06/16/2015 04:40 EDT | Updated 06/16/2016 05:59 EDT

FIFA Women's World Cup: Water-bottle ban irks fans at Big O

With tickets to watch last Saturday's FIFA Women's World Cup doubleheader at the Olympic Stadium with her friends, Sara Berger Richardson said she didn't expect things to be so complicated at the entrance gate.

"They checked our bags, which I think is pretty standard for most events," Berger Richardson told CBC Daybreak host Mike Finnerty on Tuesday.

"But I was surprised that when they found my water bottle, they told me I couldn't enter the stadium with my water bottle."

Berger Richardson said security personnel gave her two options: exit the stadium, or leave the bottle at the entrance and take a numbered sticker that would allow her to pick it up after the game – the same way she would check her coat at a nightclub. 

"It was the most absurd thing I've ever seen in my life," Berger Richardson said. "[There was] a table full of – I don't know – 500 bottles."

Berger Richardson told stadium security she'd finish the bottle before entering the stadium in order to keep it, but she was then told that she would have to leave the stadium if she continued to hold up the line.

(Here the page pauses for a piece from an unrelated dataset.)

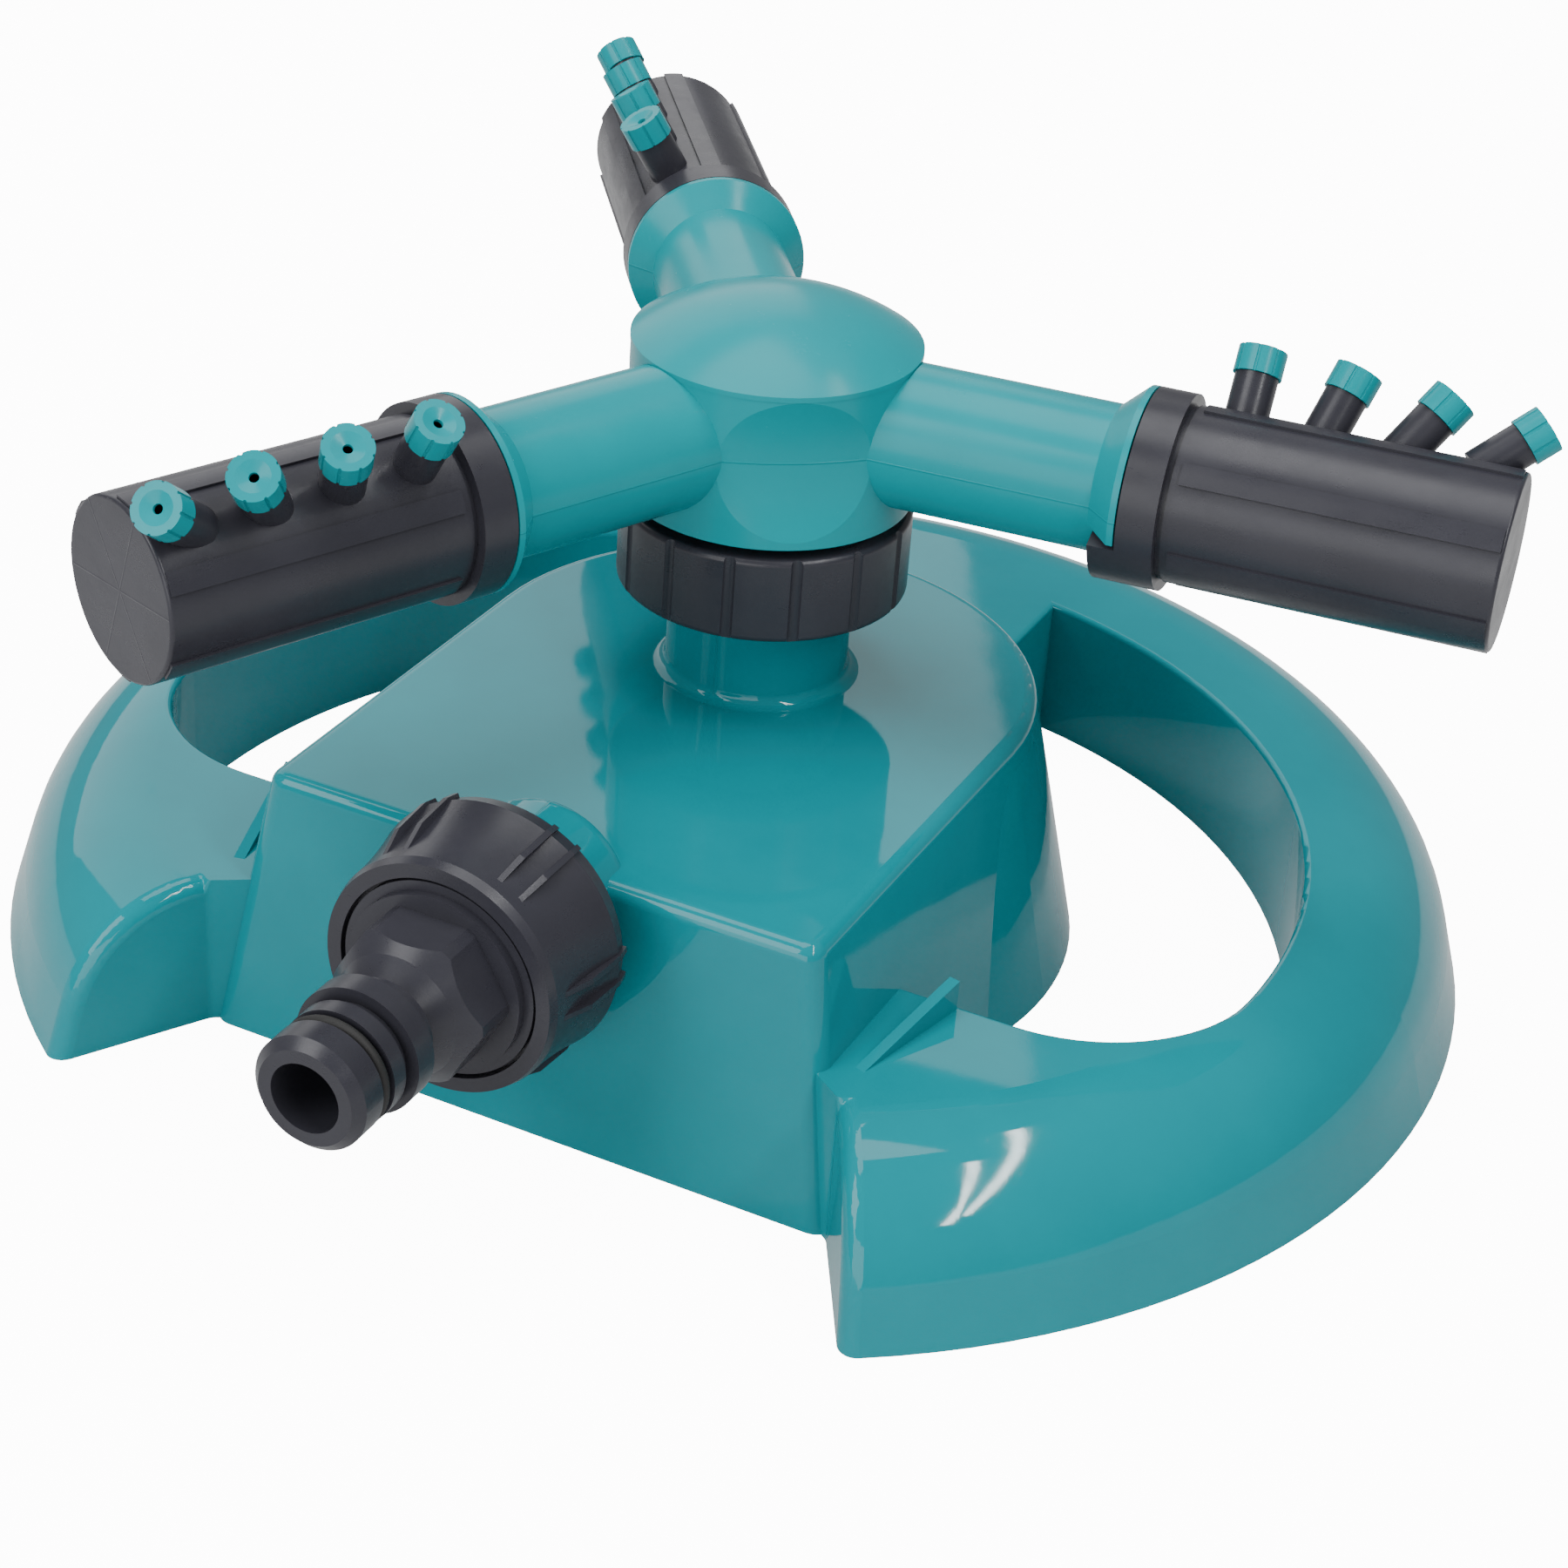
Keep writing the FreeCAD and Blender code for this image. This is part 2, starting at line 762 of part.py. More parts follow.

She initially thought they wanted to make sure that no alcohol was brought into the venue, but in fact, even an empty bottle was not allowed.

Security Protocol

FIFA Chief Stadium Officer Don Hardman said banning water bottles is standard practice at all Women's World Cup venues.

"In the unique case of international events like the Women's World Cup, sometimes the operating policies are a bit different than a typical sporting event," Hardman told Daybreak.

"It's partly for security for the fans coming to the stadium to ensure there are no prohibited items," Hardman said. "It's also working with brand protection as part of our overall program in hosting this event."

Hardman apologized and said FIFA is reviewing its security policy.

Stranded at the Big O

Once Berger Richardson agreed to check her water bottle and was allowed into the venue, she had to stay there for both the 4 p.m. and 7 p.m. games, since FIFA rules forbid re-entry into the venue.

"I thought that in between games, we would all leave and go do something for an hour or so and then return to the next game," she said. "But there was no possibility of leaving the stadium whatsoever."

Unable to leave, Berger Richardson's food options were limited to the stadium concession stands, which she says didn't offer much beyond junk food.

"If you're concerned about health, if you're vegan or have any kind of intolerances or have a different kind of diet, there was nothing in the fruit, vegetable [or] healthy range."

Berger Richardson left the stadium after the first game and didn't return for the second game she'd paid for.

Hardman said FIFA has no say over what food is sold in each venue.